I’m not necessarily saying that’s my assessment, but there’s a reason markets are more skeptical of Oracle’s spending than they are of outlays by the other hyper-scalers.
In its earnings release Wednesday evening, the company said it spent more in the just-finished fiscal year than analysts expected. On the call, management suggested reported spending will be as much as $25 billion higher than previously anticipated during the just-begun fiscal year due to component prepayments.
Specifically, Oracle spent nearly $56 billion in fiscal 2026. That figure in fiscal 2027 will be about $70 billion.
The figure above gives you some context for the extent to which Oracle’s transformation from software business to AI compute provider is a Judy Garland moment.
Since the shares peaked in September — when Larry Ellison briefly became the richest person on the planet — the company’s struggled to convince markets it’s not over-spending. And relatedly, that it’s not taking on too much debt to offset the cash bleed.

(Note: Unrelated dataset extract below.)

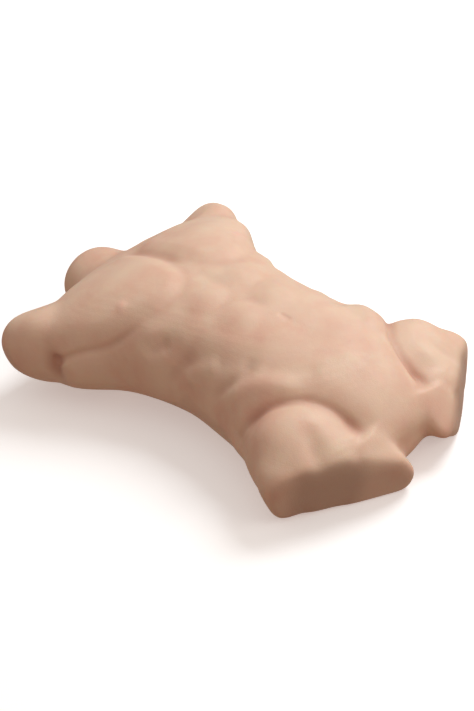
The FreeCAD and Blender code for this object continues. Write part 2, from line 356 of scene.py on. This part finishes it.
# Planes that trim the shape: outward direction, distance from the origin, softness of the edge.
THIGH_CUT = ((0.512, -0.859, 0), 262, 6)
RIGHT_THIGH_CUT = ((-0.463, -0.859, -0.22), 240, 12)
FLOOR = ((0, 0, -1), 0, 5)
TRIMS = (
    ((0.24, -0.403, 0.883), 190, 20),  # the thigh slopes down to its end
    ((0, -0.8, 0.6), 240.5, 9),  # the inner lobe is lower than the outer one
    THIGH_CUT,
    ((0.95, 0.26, -0.2), 214.5, 6),  # the arm's cut end
    ((0, 0.99, -0.12), 266, 14),  # the neck's cut end
    FLOOR,
)
PEC_BORDER = [
    (5, 168, 128), (4, 130, 137), (5, 100, 140), (7, 78, 143), (14, 60, 143), (31, 46, 142),
    (51, 38, 138), (77, 43, 131), (93, 54, 124), (104, 62, 116), (125, 80, 99), (144, 101, 90),
    (161, 122, 84), (170, 140, 74), (178, 165, 90), (160, 190, 100), (110, 196, 110), (60, 190, 116),
    (20, 182, 119),
]
PEC_CREASE = [(92, 53, 124), (110, 66, 112), (132, 86, 95), (150, 108, 88), (167, 133, 74)]
GROIN_CREASE = [
    (136, -110, 50), (127, -122, 80), (111, -136, 104), (95, -150, 113), (76, -170, 115),
    (63, -194, 108), (57, -216, 94), (52, -236, 74),
]
NIPPLE = (92, 86, 129)
NAVEL = (0, -75, 136)
ARMPIT = (171, 137, 65)
# Spots of colour: place, size and strength. The shaded spot is painted shade at the armpit; the pink spots
# are the skin's own tone.
SHADED_SPOTS = ((ARMPIT, 15, 0.7),)
PINK_SPOTS = ((NIPPLE, 8, 1.0), (NAVEL, 7, 0.5))
HOLLOW_DEPTH = 2.4  # depth below the averaged surface at which a hollow counts in full, mm
BASE_SMOOTHING = 26  # rounds of smoothing before the sculpting
LAST_SMOOTHING = 3  # rounds after it

# Painted shade on the thighs' cut ends, which are darker because they face away from the light.
CUT_LIMIT = 13.5  # depth under the cut's plane at which the colour ends, mm
CUT_FADE = 9.0  # the last part of that depth, over which it fades, mm
CUT_TURN = 0.55  # cosine of the turn away from the cut at which it ends
LOBE_BORDER = 62.0  # where the darker outer lobe begins, from the middle of the body, mm
CORNER_BORDER = 134.0  # where it fades again towards the outer corner, mm
LOBE_FADE = 25.0  # how far each of these takes, mm
INNER_LOBE_SHARE = 0.5  # how much of the colour the inner lobe has
CORNER_LOSS = 0.6  # how much of it the outer corner loses


def sculpt(clay):
    """Muscles and creases, on the body's left side; x is mirrored. All sizes are in millimetres."""
    # chest
    clay.region(PEC_BORDER, 4.5, 25)
    clay.bump((72, 98, 136), (72, 58), 4.5)
    clay.groove([(0, 190, 116), (0, 150, 133), (0, 110, 140), (0, 74, 143)], 3.2, 8, fade=(0.3, 0.3))
    clay.groove(PEC_CREASE, 3.2, 5, fade=(0.4, 0.0))
    clay.groove(PEC_CREASE, 1.6, 14, fade=(0.4, 0.2))
    clay.settle()
    # armpit and shoulder
    clay.bump((169, 136, 70), (30, 22), -3.5)
    clay.bump((171, 137, 66), (22, 15), -4.5)
    clay.groove([(132, 140, 116), (149, 131, 106), (162, 131, 88)], 1.4, 12, fade=(0.5, 0.4))
    clay.bump((160, 165, 100), (26, 24), 1.5)
    clay.ridge([(14, 186, 118), (48, 189, 116), (88, 184, 111), (120, 178, 106)], 1.6, 8)
    # abdomen
    clay.groove([(0, 66, 143), (0, 40, 143), (0, 14, 142)], 1.2, 9, fade=(0.2, 0.5))
    clay.groove([(0, -2, 141), (0, -20, 140), (0, -50, 138)], 0.8, 9, fade=(0.4, 0.4))
    clay.bump((31, 15, 140), (33, 28), 3.2)
    clay.bump((29, -36, 138), (33, 29), 2.8)
    clay.bump((26, -92, 134), (34, 36), 1.0)
    clay.groove(
        [(94, 38, 120), (97, 10, 113), (95, -20, 110), (90, -50, 113), (82, -80, 118), (72, -106, 121)],
        3.6, 20,
    )
    clay.settle()
    # ribs and flank
    clay.ridge([(108, 50, 106), (98, 38, 117), (90, 20, 121), (88, 4, 119), (100, -2, 100)], 1.0, 10)
    clay.groove([(93, 12, 115), (100, 22, 110), (106, 30, 104), (113, 40, 90)], 2.4, 11, fade=(0.3, 0.4))
    clay.groove([(118, 10, 58), (107, -2, 88), (98, -12, 103), (87, -19, 116)], 3.4, 12, fade=(0.4, 0.3))
    clay.ridge([(112, -20, 78), (101, -32, 96), (95, -44, 105), (88, -58, 114)], 2.6, 11)
    clay.groove(
        [(118, -56, 66), (109, -66, 88), (101, -78, 102), (93, -86, 111), (85, -93, 117)],
        4.2, 10, fade=(0.5, 0.4),
    )
    clay.bump((124, -70, 46), (40, 66), 3.0)
    clay.settle()
    # pelvis
    clay.ridge(
        [(118, -88, 80), (105, -100, 104), (92, -116, 115), (80, -140, 118), (64, -162, 120)],
        3.0, 13,
    )
    clay.groove([(84, -80, 120), (72, -110, 123), (60, -138, 123), (40, -166, 120)], 1.6, 15)
    clay.groove(GROIN_CREASE, 5.5, 18, fade=(0.1, 0.05))
    clay.groove(GROIN_CREASE, 5.5, 6.5, fade=(0.35, 0.15))
    clay.settle()
    # thigh
    clay.groove(
        [(94, -168, 112), (100, -190, 106), (110, -210, 96), (122, -230, 78)],
        4.2, 11, fade=(0.8, 0.0),
    )
    clay.ridge([(86, -190, 108), (92, -212, 98), (96, -238, 84)], 1.3, 11, fade=(0.6, 0.1))
    clay.groove([(68, -230, 92), (78, -247, 80), (84, -257, 66), (87, -262, 46)], 4.0, 9, fade=(0.5, 0.3))
    clay.bump((166, -176, 36), (50, 50), -4.0)
    clay.settle()
    # nipple and navel
    clay.bump(NIPPLE, (12, 12), 0.5)
    clay.bump(NIPPLE, (7, 7), 0.9)
    clay.groove([(0, -71, 136), (0, -80, 136)], 1.2, 3.5, fade=(0, 0))
    clay.settle()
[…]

The figure below, from Nomura’s Charlie McElligott, gives you some big-picture context for hyper-scaler FCF amid the capex boom, all set against the rally to successive new ATHs for the S&P.
“[In] this new world order of exponential capex funding needs, cash is being burned at ‘known unknown’ rates,” McElligott remarked.
If you’re Oracle — this actually goes for all five hyper-scalers, but the issue’s considerably more acute for Oracle — there’s no way to fund new cloud infrastructure without irritating somebody.
If you burn more cash, you’re playing into the market’s biggest fear. If you issue more debt, you’re playing into the market’s second-biggest fear (with nearly $120 billion of debt, Oracle’s the largest non-fin issuer in Bloomberg’s US high-grade index). And while you can get creative with equity-linked issuance, selling shares ultimately dilutes stockholders.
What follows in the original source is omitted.